Working in the garden
  • Consider gardening during the cooler morning and early evening hours when the  sun's intensity is lower. This will reduce your exposure and risk of overheating,  particularly in summer.
  • Avoid working during periods of high humidity. High heat coupled with high humidity actually increases the risk of heat-related problems. High humidity (around 70 per cent) reduces you body's natural ability to cool itself. Your bodycan't get rid of excessive heat nearly as efficiently when it's muggy outside  compared to when the air is relatively dry.
  • Take into account your own physical limitations. Don't push yourself during these peak times.
  • Wear light-coloured, loose-fitting clothing and if you're fair-skinned consider wearing a long-sleeved shirt as well as long pants. Light cotton and other breathable fabrics are very comfortable and offer protection from the sun, dry  winds and insects.
  • Remember to apply plenty of sun-screen to exposed areas.

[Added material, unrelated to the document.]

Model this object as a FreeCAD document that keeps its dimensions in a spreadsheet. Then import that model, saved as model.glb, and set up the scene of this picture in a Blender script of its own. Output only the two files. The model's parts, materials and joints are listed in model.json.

SPF 30+ or higher should be used.
  • Wear a hat when you are outdoors. Baseball caps don't protect the ears and neck so a better choice is a wide-brimmed hat. Those made of woven materials are often cooler as well.

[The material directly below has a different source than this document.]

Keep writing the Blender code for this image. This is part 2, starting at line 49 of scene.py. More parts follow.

  •  Drink plenty of water. Sport drinks are okay but avoid coffee and alcohol as they speed-up your dehydration.

Shading









Resting in the garden

To make the most of your garden over the hot summer months, you need to think about creating shaded areas. There are many options available these days for you to create these spaces. Here are some ideas.
  • Plant trees. The shade cast by trees not only offers protection from the sun but  also offers a cool spot for taking regular breaks. Even small trees are better than no trees at all.
  • There's a wide variety of large, hardy garden umbrellas - centre poled or cantilevered - and they provide a haven of temporary shade.
  • Portable pergolas are also an option. They can cover a large area and can be left standing for long periods. They are quite durable and when summer ends you can pack them away.
  • Then there are the permanent structures such as gazebos, sun sails, cabanas, retractable awnings and so on. This is often the most elegant option but what's  best for you will depend on where it's going, your available space and your  budget. And you need to check your council regulations about building any  permanent structures on your property.